Apophis (circled) in a composite of five exposures taken on January 31 with the University of Hawaii 2.2-meter telescope on Mauna Kea. Image by D. Tholen, M. Micheli, G. Elliott, UH Institute for Astronomy.

Asteroid Apophis continues to be an object of interest for astronomers. Even though the possibility of an Earth impact by the now-famous asteroid has been ruled out during its upcoming close encounter on April 13, 2029, this close flyby will significantly change Apophis’s orbit, and astronomers are uncertain how that could affect future encounters with our planet. For that reason, astronomers have been eager to obtain new data to further refine the details of the 2029 encounter. However, for three years, the asteroid’s orbit had it “hiding” behind the Sun, but it has now emerged. This newest image of Apophis was taken on January 31, 2011, using the University of Hawaii’s 2.2-meter telescope on Mauna Kea, and astronomers from UH at Manoa say they will make repeated observations of this potentially dangerous near-Earth asteroid.

Astronomers measure the position of an asteroid by comparing with the known positions of stars that appear in the same image as the asteroid. As a result, any tiny error in the catalog of star positions, due for example to the very slow motions of the stars around the center of our Milky Way galaxy, can affect the measurement of the position of the asteroid.

“We will need to repeat the observation on several different nights using different stars to average out this source of imprecision before we will be able to significantly improve the orbit of Apophis and therefore the details of the 2029 close approach and future impact possibilities,” said astronomer David Tholen, one of the co-discoverers of Apophis, who made the latest observations along with graduate students Marco Micheli and Garrett Elliott.

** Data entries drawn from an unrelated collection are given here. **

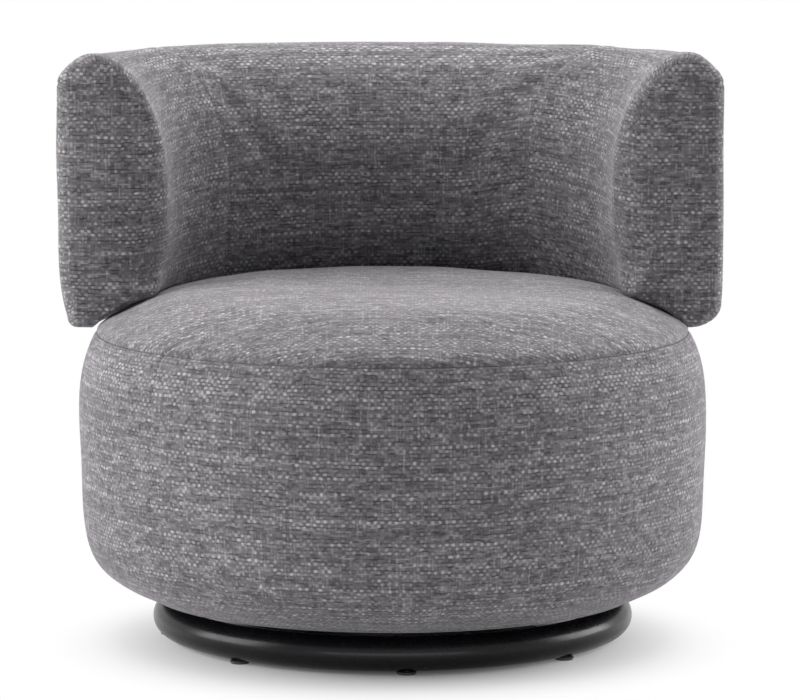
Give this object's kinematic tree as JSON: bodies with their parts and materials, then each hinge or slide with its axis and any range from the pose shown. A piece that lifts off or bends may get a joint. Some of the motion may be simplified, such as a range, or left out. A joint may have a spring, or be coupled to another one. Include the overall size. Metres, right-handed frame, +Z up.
{
  "type": "swivel armchair",
  "caption": "Round upholstered drum seat with a half-round wrap-around backrest, turning on a ball bearing over a low black ring base.",
  "frame": {"origin": "on the floor under the swivel axis, at the centre of the ring base", "axes": "+Z up along the swivel axis, -Y to the front of the seat, +X to the viewer's right when the chair is seen from the front"},
  "size_m": [0.77, 0.7339, 0.668],
  "materials": {
    "ring_paint": "satin",
    "plate_steel": "satin",
    "race_steel": "satin",
    "ball_steel": "polished",
    "cage_brass": "satin",
    "zinc": "satin",
    "glide_plastic": "matte",
    "plywood": "satin",
    "beech": "satin",
    "webbing": "matte",
    "dust_cloth": "matte",
    "foam": "matte",
    "cover_fabric": "matte"
  },
  "bodies": {
    "base": {"base_ring": "ring_paint", "base_cross": "ring_paint", "floor_glides": "glide_plastic", "swivel_lower_plate": "plate_steel", "lower_race": "race_steel", "swivel_base_bolts": "zinc", "swivel_base_nuts": "zinc"},
    "ball_cage": {"bearing_balls": "ball_steel", "ball_cage": "cage_brass"},
    "seat": {"upper_race": "race_steel", "swivel_upper_plate": "plate_steel", "swivel_top_bolts": "zinc", "swivel_tee_nuts": "zinc", "bottom_board": "plywood", "dust_cloth": "dust_cloth", "frame_posts": "beech", "frame_top_ring": "plywood", "wall_panel": "plywood", "frame_screws": "zinc", "seat_webbing": "webbing", "side_foam": "foam", "seat_foam": "foam", "drum_cover_side": "cover_fabric", "drum_cover_top": "cover_fabric", "back_brackets": "plate_steel", "bracket_bolts": "zinc", "bracket_tee_nuts": "zinc", "shell_bolts": "zinc", "shell_nuts": "zinc", "back_shell": "plywood", "back_foam_outer": "foam", "back_foam_inner": "foam", "back_cover": "cover_fabric"}
  },
  "joints": [
    {"name": "seat_swivel", "type": "hinge", "parent": "base", "child": "seat", "pos_m": [0, 0, 0.053], "axis": [0, 0, 1], "continuous": true},
    {"name": "cage_spin", "type": "hinge", "parent": "base", "child": "ball_cage", "pos_m": [0, 0, 0.04], "axis": [0, 0, 1], "continuous": true}
  ],
  "couplings": [
    {"joint": "cage_spin", "follows": "seat_swivel", "ratio": 0.5}
  ]
}
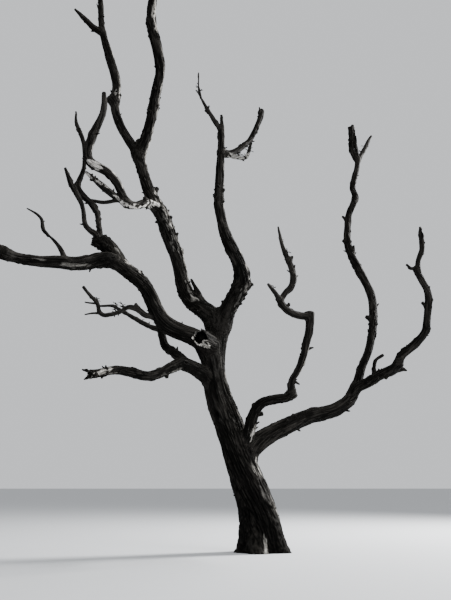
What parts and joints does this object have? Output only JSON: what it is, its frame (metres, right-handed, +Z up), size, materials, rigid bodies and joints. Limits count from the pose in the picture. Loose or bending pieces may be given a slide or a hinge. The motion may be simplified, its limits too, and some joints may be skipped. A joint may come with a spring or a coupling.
{
  "type": "dead tree",
  "caption": "Whole dead tree, bare and weathered: a leaning trunk with root flare, forked leaders, long broken boughs and thin twig sprays.",
  "frame": {"origin": "middle of the flat cut at ground level under the trunk", "axes": "+Z up, +X to the right and +Y away from a viewer who stands in front, with the long arm on the left and the tall upright on the right"},
  "size_m": [9.6338, 5.9568, 14.5108],
  "materials": {
    "bark_wood": "rough weathered dark grey wood and old bark, deeply furrowed",
    "pale_wood": "bleached pale grey bare wood",
    "twig_mass": "thin dry grey twigs"
  },
  "bodies": {
    "root": {"trunk": "bark_wood", "left_leader": "bark_wood", "left_top_outer": "bark_wood", "left_top_spur": "bark_wood", "left_top_inner": "bark_wood", "right_leader": "bark_wood", "right_leader_arm": "bark_wood", "hidden_back_leader": "bark_wood", "pale_branch": "pale_wood", "pale_riser": "pale_wood", "pale_side_branch": "pale_wood", "left_bough": "bark_wood", "left_arm": "bark_wood", "left_arm_end": "bark_wood", "left_arm_whip": "bark_wood", "broken_stump": "bark_wood", "stump_riser_left": "bark_wood", "stump_riser_right": "bark_wood", "broken_stub": "bark_wood", "low_left_bough": "bark_wood", "low_left_riser": "bark_wood", "inner_bough_low": "bark_wood", "inner_bough_mid": "bark_wood", "inner_bough_top": "bark_wood", "right_bough": "bark_wood", "right_upright": "bark_wood", "right_far_bough": "bark_wood", "right_far_upright": "bark_wood", "right_far_tip": "bark_wood", "hidden_back_bough": "bark_wood", "twigs_right_leader": "twig_mass", "twigs_right_arm": "twig_mass", "twigs_left_mid": "twig_mass", "twigs_left_low": "twig_mass", "twigs_inner_left": "twig_mass", "twigs_inner_right": "twig_mass", "twigs_right_top": "twig_mass"}
  },
  "joints": []
}
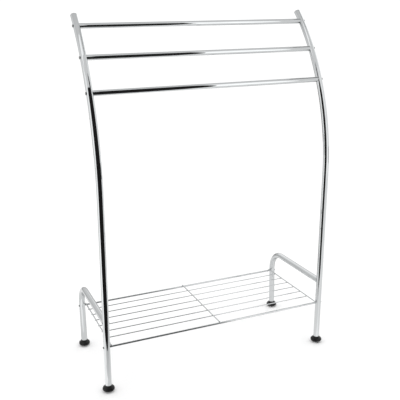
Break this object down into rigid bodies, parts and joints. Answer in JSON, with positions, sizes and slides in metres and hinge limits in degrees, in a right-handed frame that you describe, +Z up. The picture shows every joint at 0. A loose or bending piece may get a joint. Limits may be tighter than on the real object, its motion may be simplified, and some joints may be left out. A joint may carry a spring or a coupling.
{
  "type": "freestanding towel stand",
  "caption": "Freestanding chrome towel stand: bowed tube uprights carry horizontal towel rails over a low wire shelf on rubber feet.",
  "frame": {"origin": "on the floor, at the centre of the stand's outer box", "axes": "+X along the rails to the right, +Y to the back, +Z up"},
  "size_m": [0.626, 0.2922, 0.8974],
  "materials": {
    "chrome_tube": "polished chrome plate on bent steel tube",
    "chrome_rail": "polished chrome plate on straight steel tube",
    "chrome_wire": "polished chrome plate on drawn steel wire",
    "screw_chrome": "chrome-plated pan-head screw",
    "foot_rubber": "moulded black rubber, satin",
    "plug_plastic": "moulded dark plastic plug",
    "insert_nylon": "natural nylon, out of sight in the rail ends"
  },
  "bodies": {
    "root": {"left_upright": "chrome_tube", "right_upright": "chrome_tube", "left_side_leg": "chrome_tube", "right_side_leg": "chrome_tube", "top_rail": "chrome_rail", "middle_rail": "chrome_rail", "lower_rail": "chrome_rail", "shelf_front_rod": "chrome_wire", "shelf_rear_rod": "chrome_wire", "shelf_wire_1": "chrome_wire", "shelf_wire_2": "chrome_wire", "shelf_wire_3": "chrome_wire", "shelf_wire_4": "chrome_wire", "shelf_wire_5": "chrome_wire", "shelf_wire_6": "chrome_wire", "shelf_cross_rod_left": "chrome_wire", "shelf_cross_rod_centre": "chrome_wire", "shelf_cross_rod_right": "chrome_wire", "front_left_foot": "foot_rubber", "front_right_foot": "foot_rubber", "rear_left_foot": "foot_rubber", "rear_right_foot": "foot_rubber", "left_top_plug": "plug_plastic", "right_top_plug": "plug_plastic", "rail_inserts": "insert_nylon", "rail_screws": "screw_chrome", "shelf_screws": "screw_chrome"}
  },
  "joints": []
}
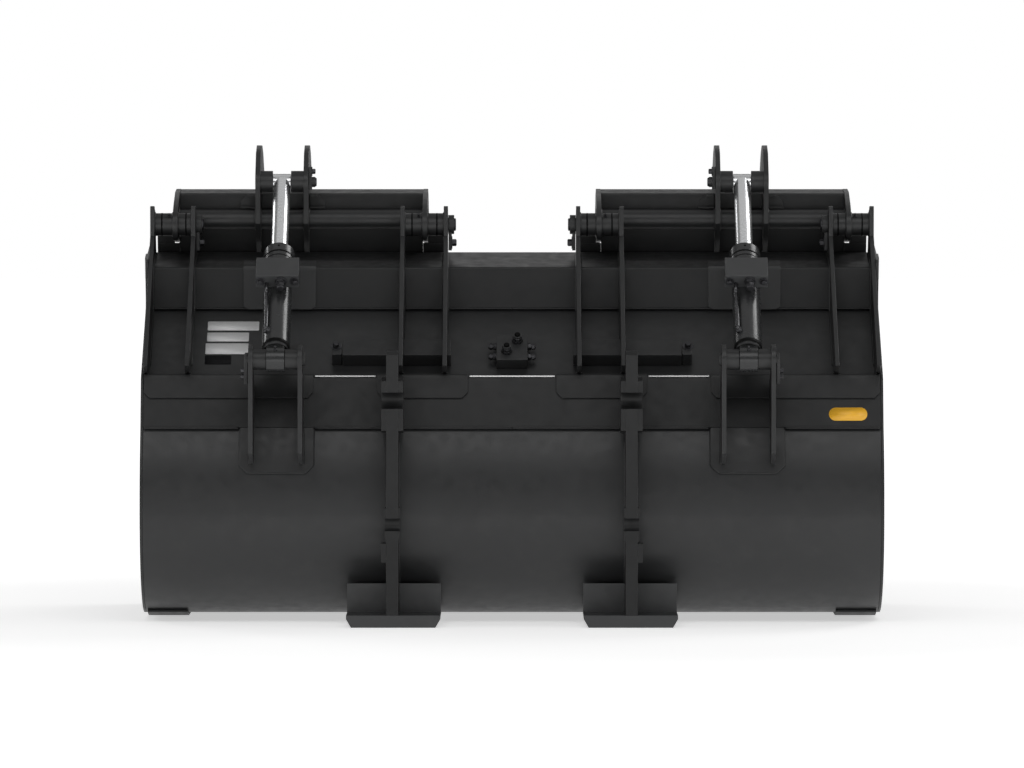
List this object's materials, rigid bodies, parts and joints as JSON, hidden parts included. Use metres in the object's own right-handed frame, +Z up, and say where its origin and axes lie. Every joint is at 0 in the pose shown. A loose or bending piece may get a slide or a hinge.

They obtained the new images when the 270-meter (900-foot) diameter asteroid was less than 44 degrees from the sun and about a million times fainter than the faintest star that the average human eye can see without optical aid.

The astronomers will be taking advantage of Apophis’s position for the next few months, as its elliptical orbit around the Sun will take it back into the sun’s glare this summer, making observations – and measurements of its position – impossible. However, in 2012, Apophis will again become observable for approximately nine months. In 2013, the asteroid will pass close enough to Earth for ultraprecise radar signals to be bounced off its surface.

“Radar observations are important because we can estimate orbital parameters and provides us lots of information about an asteroid’s surface features and internal structure, and how they may have formed,” said Lance Benner, an astronomer at JPL, who specializes in radar imaging of near-Earth asteroids. “We need to know these things if we are going to deflect one of these.” Speaking at the American Geophysical Union conference in 2009, Benner said radar is the most powerful astronomical technique for both finding new asteroids and measuring their orbits.

“We can measure their velocity to less than 1mm per second, and do this up to 20 million kilometers from earth. Radar helps us compute the trajectory much farther into the future – even up to 300 years, giving us much more advance notice.” Benner said they can routinely image asteroids at 7.5 meters per pixel, and a new system at the Goldstone radar facility will be able to get the resolution down to 1 meter per pixel.

On April 13, 2029, Apophis will come closer to Earth than the geosynchronous communications satellites that orbit Earth at an altitude of about 36,000 km (22,000 miles). Astronomers say Apophis will then be briefly visible to the naked eye as a fast-moving starlike object.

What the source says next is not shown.